------ SUPPLIED MATERIAL

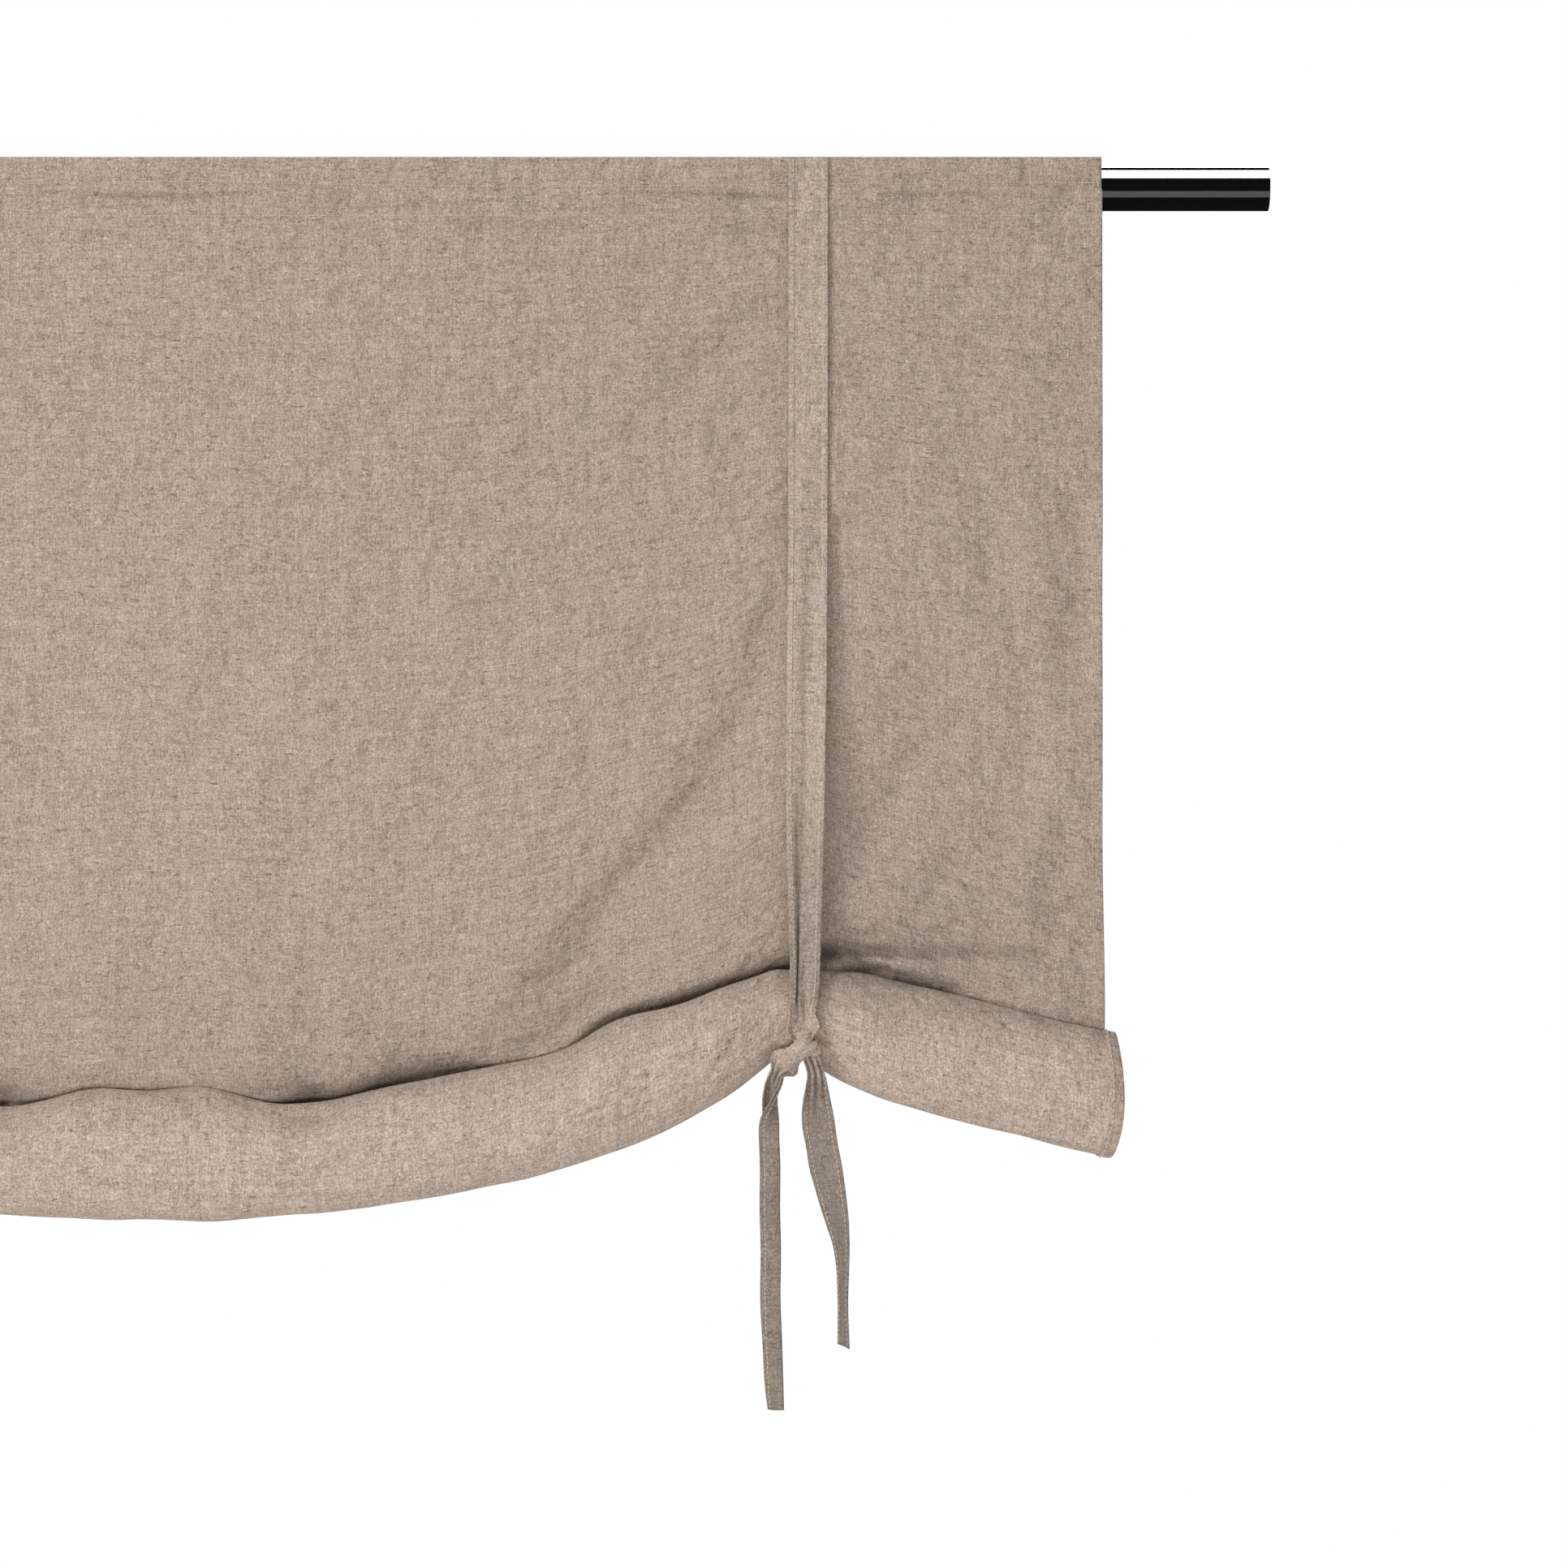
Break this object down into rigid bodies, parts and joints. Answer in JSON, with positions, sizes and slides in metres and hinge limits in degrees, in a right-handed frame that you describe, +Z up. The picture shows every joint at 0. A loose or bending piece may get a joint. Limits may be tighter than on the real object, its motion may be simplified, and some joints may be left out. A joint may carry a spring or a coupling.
{
  "type": "tie-up austrian blind",
  "caption": "Natural linen blind rolled up from the bottom in scallops, held by ribbon ties with half knots, its heading hung on a round black steel rod.",
  "frame": {"origin": "on the axis of the curtain rod, half way along it", "axes": "+X along the rod, to the right of someone who faces the blind's front; +Z up; the front faces -Y"},
  "size_m": [1.415, 0.0744, 0.7955],
  "materials": {
    "linen": "natural slubby linen",
    "casing_linen": "natural slubby linen",
    "tie_linen": "natural slubby linen",
    "black_enamel": "gloss black"
  },
  "bodies": {
    "root": {"blind_panel": "linen", "rod_casing": "casing_linen", "curtain_rod": "black_enamel", "right_front_tie": "tie_linen", "right_back_tie": "tie_linen", "left_front_tie": "tie_linen", "left_back_tie": "tie_linen"}
  },
  "joints": []
}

------------

Extract the full listing and reproduce each line exactly.

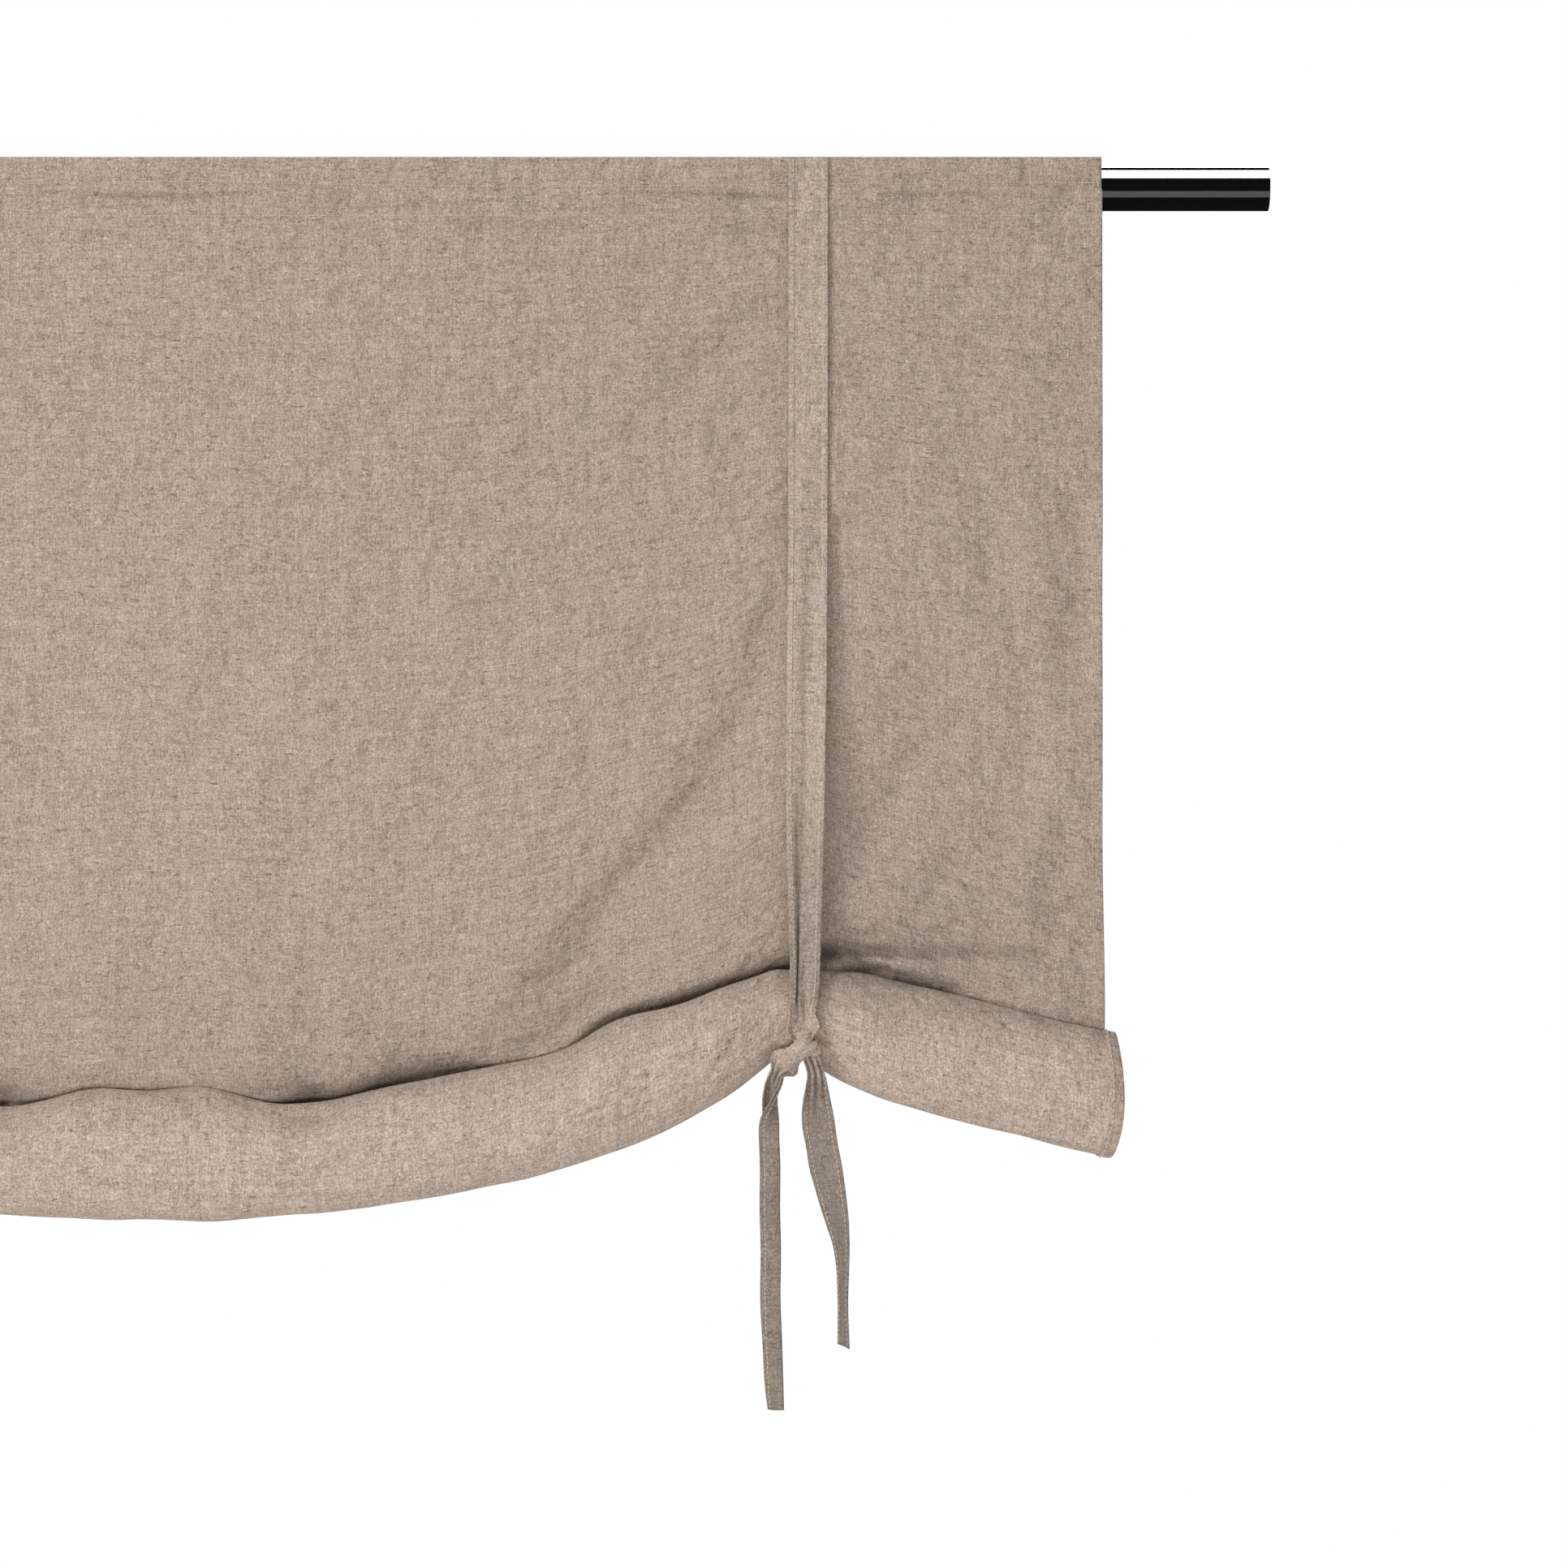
Break this object down into rigid bodies, parts and joints. Answer in JSON, with positions, sizes and slides in metres and hinge limits in degrees, in a right-handed frame that you describe, +Z up. The picture shows every joint at 0. A loose or bending piece may get a joint. Limits may be tighter than on the real object, its motion may be simplified, and some joints may be left out. A joint may carry a spring or a coupling.
{
  "type": "tie-up austrian blind",
  "caption": "Natural linen blind rolled up from the bottom in scallops, held by ribbon ties with half knots, its heading hung on a round black steel rod.",
  "frame": {"origin": "on the axis of the curtain rod, half way along it", "axes": "+X along the rod, to the right of someone who faces the blind's front; +Z up; the front faces -Y"},
  "size_m": [1.415, 0.0744, 0.7955],
  "materials": {
    "linen": "natural slubby linen",
    "casing_linen": "natural slubby linen",
    "tie_linen": "natural slubby linen",
    "black_enamel": "gloss black"
  },
  "bodies": {
    "root": {"blind_panel": "linen", "rod_casing": "casing_linen", "curtain_rod": "black_enamel", "right_front_tie": "tie_linen", "right_back_tie": "tie_linen", "left_front_tie": "tie_linen", "left_back_tie": "tie_linen"}
  },
  "joints": []
}